Well, this is rich. Udo Schuklenk, the co-editor-in-chief of the journal Bioethics, insists that people obey bioethicists and doctors when it comes to decisions about ending life-sustaining treatment even when the patient or family wants to fight on — an authoritarian bioethics meme known as “futile care.”
Schuklenk is furious at the public backlash against the forced removal of life support from Alfie Evans in the U.K. — who had an undiagnosed degenerating brain condition — and the hospital and court’s barring his parents from taking Alfie to an Italian hospital willing to continue treatment. From, “Bioethics Culture Wars — 2018 Edition: Alfie Evans”:
There is invariably much talk about disrespect of the disabled, as if there is no difference between a disabled child living a life worth living and a child whose brain has been irreversibly catastrophically damaged. Add to that a liberal amount of second guessing and questioning of the clinical judgement made by clinicians involved first-hand in the care of the toddler by academics, activists and religious lobbyists with no clinical qualifications and no first-hand knowledge of the facts of the matter…

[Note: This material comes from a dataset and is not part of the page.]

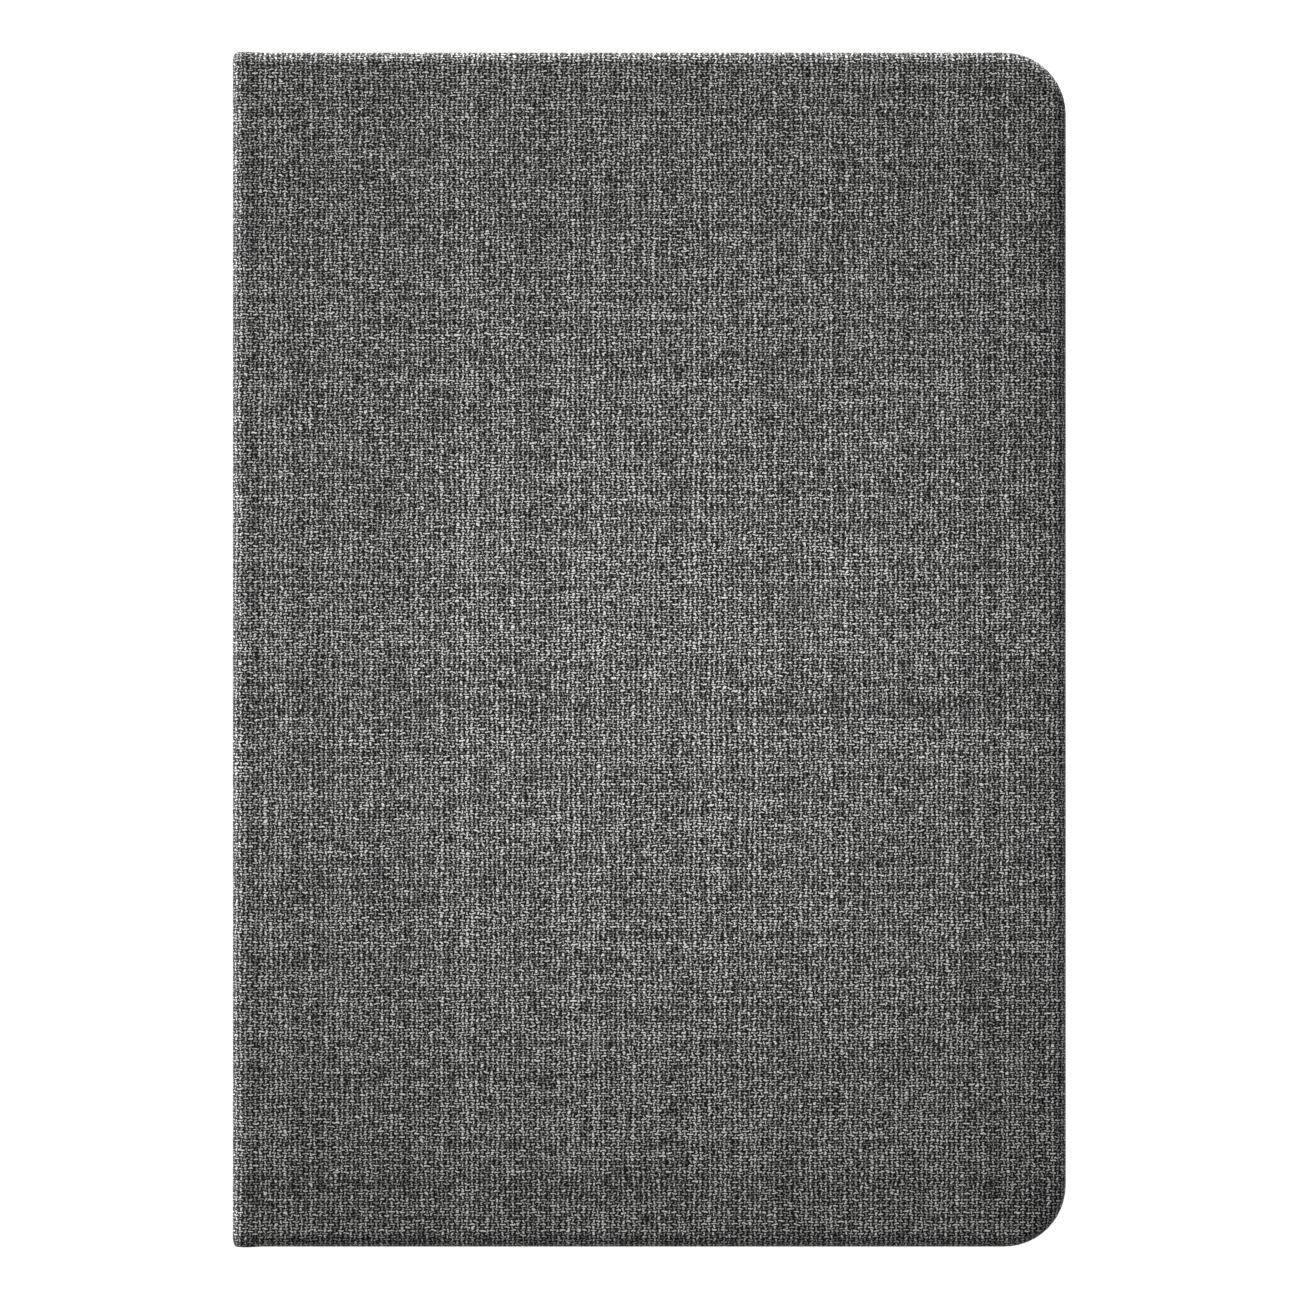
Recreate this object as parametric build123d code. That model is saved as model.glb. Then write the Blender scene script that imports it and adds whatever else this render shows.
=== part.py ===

A predictable consequence of the flurry of activism across the globe was that a sufficiently large number of activists was motivated to try to storm the hospital where the boy was cared for. Yes, they tried to storm the hospital! They even, for a brief period, managed to block an ambulance from entering the hospital. Without any sense of proportion, they call(ed) themselves Alfie’s Army. No, I ’m not kidding, army!
Not terribly surprising: if you genuinely think that you are fighting a crime akin to the holocaust you will think about it in fairly militant terms. Agitation and propaganda have consequences.
So does presuming the right and power to impose your value judgments upon patients by forcing them off wanted life support, particularly since the reason for pulling the plug is that the care is succeeding in keeping the patient alive. In other words, futile-care impositions actually declare the patient to be “futile,” not the treatment.
A few emotional commentators in the Alfie Evans case made unfortunate comparisons to Nazism — never a good idea — and some protesters engaged in objectionable pushy tactics.
But make no mistake: The actual aggressors in this “culture war” are Schuklenk and other bioethicists of his ilk when they arrogantly grant to themselves the final say about when a life is worth living and maintaining — and then insist that all bow and acquiesce. No!
Now, let’s add in Schuklenk’s blatant hypocrisy to the mix. On several occasions he has written that doctors should be forced to take human life in abortion, lethal-injection euthanasia, and assisted suicide if the patient demands it — and that their conscience or religious objections to killing are irrelevant. Either do these immoral deeds (from the doctors’ perspective), Schuklenk believes, procure a doctor who will, or get out of medicine!
How do we square these two conflicting positions? Utilitarian bioethics increasingly isn’t about autonomy — once the movement’s most prominent advocacy thrust — but in justifying why certain patients should become dead.
If “choice” achieves that outcome, great. Such decisions are sacrosanct. But if patients make the “wrong” decision from bioethics’ utilitarian perspectives and choose to fight on, well, autonomy has its limits.
No one died and made bioethicists kings and queens. Their value judgments are not inherently superior to those of families and patients because bioethicists have a Ph.D. in philosophy. It is not our duty to meekly obey.
That so many people fought to save a little profoundly disabled and sick boy named Alfie Evans — and Charlie Gard before him — is to be celebrated, not decried.
Presumptuous bioethicists such as Udo Schuklenk corrode the people’s trust in the medical system, but ultimately, they will only have power if we cede it to them. Just say no to the technocracy.